High waves crashing over the car deck of a ferry that sank last week with more than 600 people on board likely caused the ship to capsize, a top Indonesian investigator said Thursday.

Similar accidents involving "roll-on, roll-off" ferries have occurred elsewhere around the world, leading experts to call for design changes in the doors and ramps that allow vehicles to drive directly on board.

More than 400 people are dead or missing and around 220 others have been rescued, including the captain of the Senopati Nusantara and 21 other survivors picked up Wednesday, said navy spokesman Lt. Col. Tony Syaiful. The captain is being questioned by authorities at an undisclosed location.

The ferry sank in the Java Sea just before midnight Friday after being pounded by waves up to 12 feet high.

"I suspect waves entered the car deck over the door and became trapped, making the vessel too heavy and unstable," Ruth Simatupang, a government investigator probing the accident, told The Associated Press.

The ferry was not overloaded, she added, citing witness testimony.

"Everyone could sit down, sleep and there was space on the car deck," she said.

Indonesia has been wracked by seasonal storms in recent weeks that have caused deadly landslides, flooding and at least six maritime accidents in different parts of the archipelago.

Survivors recalled the horror of the ferry's last minutes and the struggle to stay alive — and at least two said many of the victims were trapped after towering waves flooded the deck.

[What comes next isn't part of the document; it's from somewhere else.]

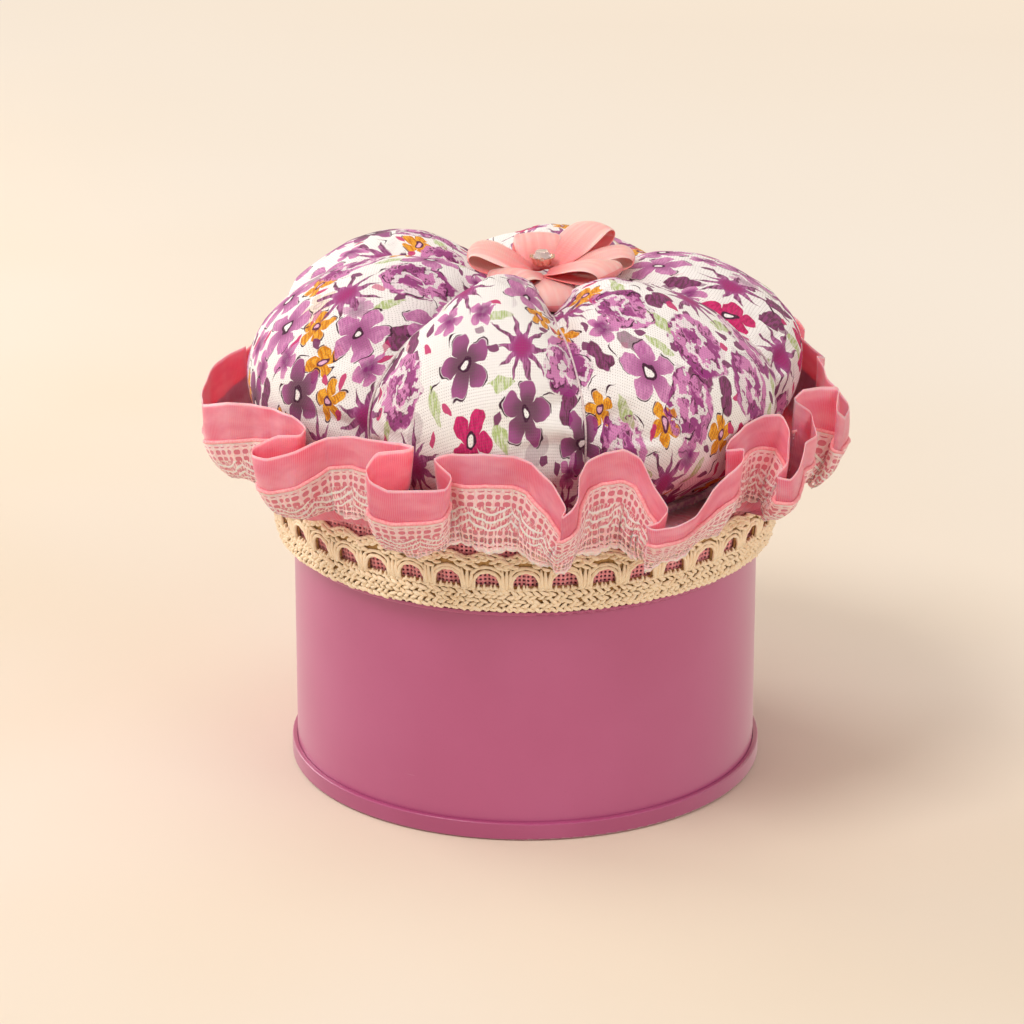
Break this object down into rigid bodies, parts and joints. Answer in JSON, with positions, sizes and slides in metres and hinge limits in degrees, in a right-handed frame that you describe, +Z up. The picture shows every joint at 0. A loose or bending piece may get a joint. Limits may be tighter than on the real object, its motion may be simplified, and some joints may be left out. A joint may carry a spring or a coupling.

People with something to keep them afloat can survive for days in Indonesia's warm tropical waters, and officials said the search would continue until at least Sunday. But a rescue official said he thought it was unlikely many more would turn up alive.

"Looking at the weather I feel it will be difficult to find more survivors," said Mohammad Hernanto, the Surabaya search and rescue chief. "Especially since they have been thrown around in the sea without food and water."

Those rescued in recent days have been found several hundred miles from where the ferry sank.

Relatives of the missing have converged on hospitals and ports along Java's coast, hoping their loved ones will turn up alive.

The Senopati Nusantara was built in Japan in 1992 and had a capacity of 850 passengers.